Ce disque aurait pu s’intituler Melancholie II tant, dès le Herzeleid initial, y sont prégnantes ces humeurs d’introspection dépressive et douloureuse typiques de Schumann. Christian Gerhaher, grand maître de la nuance et des demi-teintes, y excelle particulièrement : sa recherche toujours plus poussée d’une économie de moyens – doublée d’un détachement croissant, quasi janséniste, envers le pur beau son – sied à ces expressions de renoncement, de désolation, de solitude.

Son art subtil, de plus en plus épuré, ne se conçoit que dans une complémentarité avec celui de son partenaire : tandis que l’un cherche sans cesse à rapprocher le chant du dire (et avec quelle beauté et quelle qualité d’évocation dans la langue allemande !), l’autre déploie, au clavier, un lyrisme enveloppant. Chantant encore davantage que dans Schubert, sans jamais négliger l’assise rythmique ou harmonique, Gerold Huber nous étreint par son toucher magnifiquement expressif.
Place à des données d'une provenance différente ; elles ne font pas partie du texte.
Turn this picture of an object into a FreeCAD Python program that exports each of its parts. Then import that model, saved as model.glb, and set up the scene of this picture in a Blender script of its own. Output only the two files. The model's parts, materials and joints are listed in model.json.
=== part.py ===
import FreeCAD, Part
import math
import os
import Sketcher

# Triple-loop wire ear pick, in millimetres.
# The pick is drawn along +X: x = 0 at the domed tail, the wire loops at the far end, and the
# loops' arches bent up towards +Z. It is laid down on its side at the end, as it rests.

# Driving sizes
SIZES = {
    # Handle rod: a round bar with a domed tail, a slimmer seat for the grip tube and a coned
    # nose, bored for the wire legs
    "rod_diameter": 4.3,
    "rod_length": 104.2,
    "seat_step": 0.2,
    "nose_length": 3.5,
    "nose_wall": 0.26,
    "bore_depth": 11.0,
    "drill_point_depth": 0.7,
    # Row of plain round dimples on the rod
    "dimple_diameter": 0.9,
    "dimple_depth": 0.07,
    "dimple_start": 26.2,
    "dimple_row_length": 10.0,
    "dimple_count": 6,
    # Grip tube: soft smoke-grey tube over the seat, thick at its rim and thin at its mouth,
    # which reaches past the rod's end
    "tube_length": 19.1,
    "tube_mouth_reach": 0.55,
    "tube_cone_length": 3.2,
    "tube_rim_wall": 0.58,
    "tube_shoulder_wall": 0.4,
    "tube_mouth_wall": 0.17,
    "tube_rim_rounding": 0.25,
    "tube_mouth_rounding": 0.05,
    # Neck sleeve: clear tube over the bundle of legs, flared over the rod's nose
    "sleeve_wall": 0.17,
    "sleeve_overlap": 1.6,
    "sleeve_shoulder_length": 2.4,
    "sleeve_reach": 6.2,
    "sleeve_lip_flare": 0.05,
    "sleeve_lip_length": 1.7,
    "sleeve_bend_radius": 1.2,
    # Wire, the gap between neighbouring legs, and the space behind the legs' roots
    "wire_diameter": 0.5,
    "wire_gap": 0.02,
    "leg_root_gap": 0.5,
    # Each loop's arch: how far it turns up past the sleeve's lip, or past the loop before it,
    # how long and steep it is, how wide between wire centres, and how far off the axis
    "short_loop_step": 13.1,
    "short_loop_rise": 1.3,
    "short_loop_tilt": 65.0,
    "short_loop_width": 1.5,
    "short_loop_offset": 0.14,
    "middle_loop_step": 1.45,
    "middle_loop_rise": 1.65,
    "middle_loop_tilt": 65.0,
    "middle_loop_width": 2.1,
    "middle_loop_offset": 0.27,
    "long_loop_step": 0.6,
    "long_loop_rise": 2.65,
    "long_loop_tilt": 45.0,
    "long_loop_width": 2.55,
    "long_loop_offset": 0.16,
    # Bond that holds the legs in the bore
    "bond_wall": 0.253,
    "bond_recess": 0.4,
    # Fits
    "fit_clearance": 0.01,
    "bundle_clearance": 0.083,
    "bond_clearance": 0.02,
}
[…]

Cette combinaison, unique dans l’univers du lied, atteint à une qualité d’émotion exceptionnelle, faisant d’un grand nombre de pièces les facettes finement variées d’une même veine affective. Citons entre autres, outre Herzeleid déjà évoqué, Abendlied (op. 107), les trois lieder de l’opus 83 (mention spéciale pour Der Einsiedler), Erstes Grün et Stille Liebe dans l’opus 35… Et que dire de la progression vers le silence génialement ménagée entre les deux dernières pièces de ce même opus 35, Wer machte dich so krank ? et Alte Laute ?

Ce dépouillement extrême offre un fort contraste avec l’énergie, voire l’emportement désespéré, de lieder comme Lust der Sturmnacht – que Christian Gerhaher traduit, d’ailleurs, plus par le mordant que par le volume – ou avec l’éloquence plus dramatique de l’opus 49. Et l’ensemble est si captivant que l’on oublie très vite tel grave un peu faible, tel aigu ouvert un rien agressif.

Cette première pierre d’un vaste chantier promet une intégrale qui, tant par l’intelligence de sa conception que par son niveau d’interprétation, devrait faire date, comme celle de Dietrich Fischer-Dieskau et Christoph Eschenbach, à la fin des années 1970, chez Deutsche Grammophon.